Les banquiers d’antan avaient une devise très simple à la base de leur succès: «know your customer» («connaîs ton client»). La connaissance personnelle de la clientèle bancaire assurait à la fois la réputation de la banque en ce qui concerne la provenance des capitaux qui lui étaient confiés et la solvabilité des personnes (physiques ou morales) auxquelles elle avait décidé d’ouvrir des lignes de crédit (hypothécaire, par exemple).
Ces banquiers avaient intégré dans leurs pratiques professionnelles la sagesse populaire que Jean-Paul Getty (un milliardaire dans l’industrie du pétrole) a résumée de manière cynique mais honnête: «si vous avez emprunté 100 dollars à une banque, c’est votre problème, mais si vous avez emprunté 100 millions de dollars à une banque, c’est elle qui a un problème».
Cet acquis de la profession bancaire a été oublié de manière volontaire par un nombre croissant d’acteurs à partir des années 1980, suite à la globalisation, libéralisation, déréglementation et «informatisation» des activités financières dans les pays «avancés» sur le plan économique. La crise globale et «systémique» éclatée en 2008, après la faillite de la banque d’affaires Lehman Brothers aux États-Unis, donne l’«évidence empirique» des tenants et des aboutissants de ces phénomènes, sur lesquels il est impératif de réfléchir afin d’éviter des crises similaires à l’avenir.
L’une des causes de la crise financière née sur le marché hypothécaire états-unien dans les années 2000 tient à l’octroi de crédits à travers les sites Internet des intermédiaires financiers de tout genre. Cette activité, en soi légitime, voire même utile pour le développement, a rapidement été exploitée pour extraire des rentes financières à très court terme par l’octroi de crédits hypothécaires à des personnes démunies de revenus et n’exerçant aucune activité professionnelle (appelées «Ninja» dans la littérature économique). En effet, il n’y avait aucun contrôle humain des informations insérées par bien des emprunteurs sur le site Internet par lequel l’institut de crédit concerné octroyait un prêt hypothécaire à ceux qu’il a été convenu d’appeler les débiteurs «subprime» (entendez ceux dont l’historique est parsemé de retards dans les paiements de leurs obligations financières).

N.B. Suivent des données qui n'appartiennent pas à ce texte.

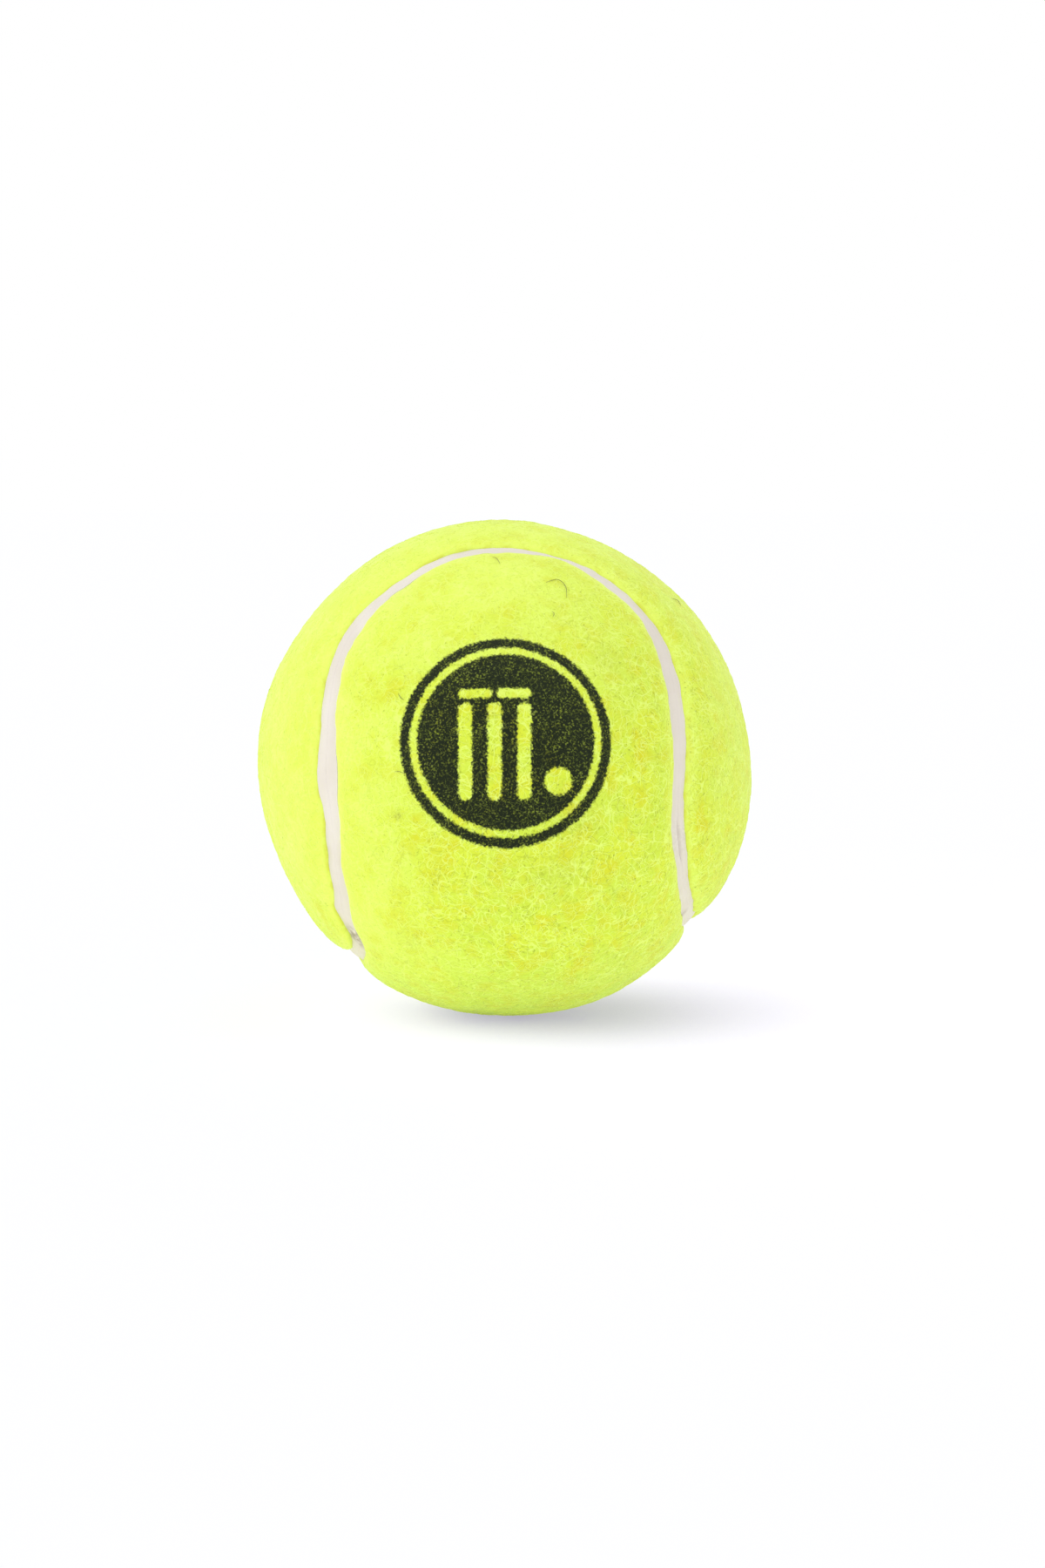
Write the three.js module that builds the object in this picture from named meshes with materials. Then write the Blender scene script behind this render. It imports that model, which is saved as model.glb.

Quelque chose d’analogue pourrait avoir lieu en Suisse, si les bailleurs de fonds sur le marché hypothécaire helvétique décidaient d’adopter la stratégie annoncée par la Banque cantonale de Zurich (début 2013) et que la Banque Migros a lancée le 11 mars en ce qui concerne l’octroi de crédits hypothécaires par Internet. Selon le porte-parole de la plus grande banque cantonale, «dans l’octroi d’hypothèques on-line, le client introduit ses données personnelles ainsi que celles de sa propre maison. Cela permet à la Banque cantonale de Zurich d’offrir à ses clients des conditions intéressantes» et de gagner ainsi des parts du marché hypothécaire au-delà de son territoire cantonal.
L’Histoire dira si cette «innovation financière» est un facteur de progrès social ou d’instabilité économique. En l’état, l’histoire des banques cantonales révèle que, dans la plupart des crises ayant frappé ces banques, il s’est avéré que le taux de défaut des emprunteurs situés hors-canton a été plus élevé que celui des débiteurs résidant dans le même canton. Quod erat demonstrandum: «know your customer»!